Hewlett-Packard is looking to help telecommunications vendors and network operators leverage network-function virtualization technology to respond more quickly to changing demands, more rapidly spin out services for end users, and better compete against more agile competitors like Google, Facebook and Yahoo.
The tech giant at Mobile World Congress (MWC) 2014 Feb. 24 unveiled its OpenNFV Program, a collection of software and services designed to enable communications service providers to virtualize much of their core networking environment and put their network functions into software. The network-function virtualization (NFV) capabilities will make service provider infrastructures more flexible, automated and cost-effective at a time when trends like mobile computing and cloud are putting increasing pressure on them to more quickly offer services to end users.

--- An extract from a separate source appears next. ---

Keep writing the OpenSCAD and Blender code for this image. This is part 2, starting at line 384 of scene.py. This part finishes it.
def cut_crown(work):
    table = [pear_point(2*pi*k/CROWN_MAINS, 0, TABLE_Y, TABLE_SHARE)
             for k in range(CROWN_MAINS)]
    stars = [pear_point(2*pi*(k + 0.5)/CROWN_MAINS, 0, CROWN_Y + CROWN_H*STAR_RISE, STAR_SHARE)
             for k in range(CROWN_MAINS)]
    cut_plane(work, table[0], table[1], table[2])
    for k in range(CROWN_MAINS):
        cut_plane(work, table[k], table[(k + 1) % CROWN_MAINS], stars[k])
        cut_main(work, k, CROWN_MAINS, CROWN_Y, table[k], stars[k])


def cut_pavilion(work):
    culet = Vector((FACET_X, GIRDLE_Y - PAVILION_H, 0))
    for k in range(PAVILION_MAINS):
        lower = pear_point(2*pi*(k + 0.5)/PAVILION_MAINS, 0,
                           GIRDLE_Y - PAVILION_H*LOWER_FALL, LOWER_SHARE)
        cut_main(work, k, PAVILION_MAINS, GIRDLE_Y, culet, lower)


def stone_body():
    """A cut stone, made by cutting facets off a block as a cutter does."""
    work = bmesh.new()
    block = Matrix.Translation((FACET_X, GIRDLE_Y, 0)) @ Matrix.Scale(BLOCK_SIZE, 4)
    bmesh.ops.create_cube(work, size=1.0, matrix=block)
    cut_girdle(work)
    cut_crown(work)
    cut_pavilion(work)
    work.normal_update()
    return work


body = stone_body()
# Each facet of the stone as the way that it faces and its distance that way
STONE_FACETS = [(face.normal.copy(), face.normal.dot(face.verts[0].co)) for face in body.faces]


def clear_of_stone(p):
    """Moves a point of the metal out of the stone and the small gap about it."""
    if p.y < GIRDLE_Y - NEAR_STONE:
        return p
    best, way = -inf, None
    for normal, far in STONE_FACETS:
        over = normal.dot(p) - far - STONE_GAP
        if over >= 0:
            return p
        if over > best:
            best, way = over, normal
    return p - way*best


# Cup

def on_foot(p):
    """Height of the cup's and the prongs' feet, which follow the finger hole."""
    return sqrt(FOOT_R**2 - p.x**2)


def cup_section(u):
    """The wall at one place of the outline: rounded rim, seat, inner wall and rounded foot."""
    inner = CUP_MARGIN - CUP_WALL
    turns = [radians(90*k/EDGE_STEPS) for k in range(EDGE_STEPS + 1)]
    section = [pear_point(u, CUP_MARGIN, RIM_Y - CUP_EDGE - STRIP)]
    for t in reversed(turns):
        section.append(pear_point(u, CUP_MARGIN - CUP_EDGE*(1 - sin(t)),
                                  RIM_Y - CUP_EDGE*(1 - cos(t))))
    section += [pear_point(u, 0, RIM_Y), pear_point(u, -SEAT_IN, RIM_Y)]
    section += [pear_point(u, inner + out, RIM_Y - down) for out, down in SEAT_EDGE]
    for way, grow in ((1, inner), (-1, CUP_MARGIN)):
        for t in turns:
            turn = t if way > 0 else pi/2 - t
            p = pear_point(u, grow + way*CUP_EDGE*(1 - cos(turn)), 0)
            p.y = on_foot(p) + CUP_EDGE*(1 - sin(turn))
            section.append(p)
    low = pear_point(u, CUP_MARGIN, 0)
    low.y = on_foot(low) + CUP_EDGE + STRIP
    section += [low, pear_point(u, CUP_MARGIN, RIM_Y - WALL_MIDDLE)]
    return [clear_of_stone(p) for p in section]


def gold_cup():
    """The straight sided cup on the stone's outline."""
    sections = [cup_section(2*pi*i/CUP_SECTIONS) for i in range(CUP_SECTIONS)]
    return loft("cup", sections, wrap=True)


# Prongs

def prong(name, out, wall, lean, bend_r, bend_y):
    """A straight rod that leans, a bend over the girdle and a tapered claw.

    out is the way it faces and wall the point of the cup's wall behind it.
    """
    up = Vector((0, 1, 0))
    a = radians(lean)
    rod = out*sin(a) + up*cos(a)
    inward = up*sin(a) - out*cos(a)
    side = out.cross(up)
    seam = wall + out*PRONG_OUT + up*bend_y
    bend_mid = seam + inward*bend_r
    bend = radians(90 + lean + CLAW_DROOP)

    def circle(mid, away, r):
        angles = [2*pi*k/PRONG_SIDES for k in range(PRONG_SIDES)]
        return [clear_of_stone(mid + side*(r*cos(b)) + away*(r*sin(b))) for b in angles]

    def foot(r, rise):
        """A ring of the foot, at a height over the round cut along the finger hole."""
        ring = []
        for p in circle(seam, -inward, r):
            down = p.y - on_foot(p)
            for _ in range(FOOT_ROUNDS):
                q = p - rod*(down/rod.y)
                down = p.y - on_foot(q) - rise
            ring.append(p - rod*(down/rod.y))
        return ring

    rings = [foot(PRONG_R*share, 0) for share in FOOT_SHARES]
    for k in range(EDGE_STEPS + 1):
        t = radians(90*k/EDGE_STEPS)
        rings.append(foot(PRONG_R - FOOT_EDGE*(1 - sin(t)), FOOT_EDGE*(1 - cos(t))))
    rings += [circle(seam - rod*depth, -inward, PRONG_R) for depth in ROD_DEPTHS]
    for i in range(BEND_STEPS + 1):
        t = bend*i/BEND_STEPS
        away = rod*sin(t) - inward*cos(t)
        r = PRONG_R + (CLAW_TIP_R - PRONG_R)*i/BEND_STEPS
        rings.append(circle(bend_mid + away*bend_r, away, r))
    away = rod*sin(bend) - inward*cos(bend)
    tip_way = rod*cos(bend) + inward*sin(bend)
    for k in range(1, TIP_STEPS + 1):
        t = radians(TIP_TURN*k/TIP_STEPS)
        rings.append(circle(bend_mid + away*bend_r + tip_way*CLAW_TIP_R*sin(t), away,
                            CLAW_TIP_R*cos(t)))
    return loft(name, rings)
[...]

NFV is a key focus at MWC this week, with a range of vendors—from Broadcom and Dell to Alcatel-Lucent, Huawei Technologies and Red Hat—showcasing their various offerings in this nascent space. HP’s news also comes a week after reports began leaking that the company was creating a specific NFV business unit that is being led by Bethany Mayer, senior vice president and currently general manager of HP’s networking division.
Mayer told eWEEK that NFV technologies will help service providers, which find themselves with cumbersome and expensive legacy infrastructures that aren’t designed to enable them to respond to the rapid demands of the current computing environment. They also are seeing a growing threat from over-the-top (OTT) vendors like Google, Skype and Facebook, which have more modern and highly virtualized data centers and can create and offer such services as video and other rich media significantly more quickly.
“In the telecom space, they are in new competition that we didn’t necessarily see before,” Mayer said, referring to the large Web 2.0 companies. NFV offerings from the likes of HP will enable service providers to “utilize much of the technology that many of the Googles of the world already utilize.”
NFV and software-defined networks (SDN) hold the promise of enabling organizations to create networks that are much easier to program and manage, in large part by taking the network intelligence and various network functions—such as load balancing, firewalls and intrusion detection—that now sit on complex, expensive switches and routers, virtualizing them and running them in software. With NFV, which essentially refers to those applications running in Layers 4-7, telecoms also can run their networks on less-expensive, off-the-shelf hardware.
It also fits in well with HP’s expertise in the telecom industry, virtualizing workloads and work to help create open standards, Mayer said.
NFV is “a good opportunity for [service providers] and a great opportunity for HP,” she said.
In its OpenNFV Program, HP has pulled together a range of assets—from its networking equipment, standards-based x86 servers and storage solutions based on its 2010 acquisition of 3Par to offerings around OpenFlow switching, SDN and virtualization, including support for major hypervisors like VMware, Hyper-V from Microsoft, Xen and KVM, according to Jeff Edlund, CTO for communications, media and solutions at HP.
Included in the OpenNFV Program is the OpenNFV Reference Architecture, an open-standards-based package that offers an architectural environment that spans the physical infrastructure—from servers and networking to storage—virtualization, SDN controllers, management and orchestration, analytics and a support system. It also includes applications for telecoms. The reference architecture includes HP’s Virtual Services Router that supports virtualized appliances such as hosted public clouds, and such SDN technologies as HP’s Virtual Application Networks, SDN Controller and Open SDN Ecosystem.
HP also will create OpenNFV Labs and OpenNFV Partner Program to help organizations test and manage network applications, according to company officials. Some of the updated telecom applications being leveraged by the OpenNFV Program include NFV Director or orchestration, Virtual Home Subscriber Server to manage subscriber identities over multiple networks, Multimedia Services Environment for consolidating network applications on a common infrastructure, and Virtual Content Delivery Network Software to manage the physical delivery of media assets.
In addition, HP also is offering consulting and technology services connected to the NFV strategy, as well as financial services.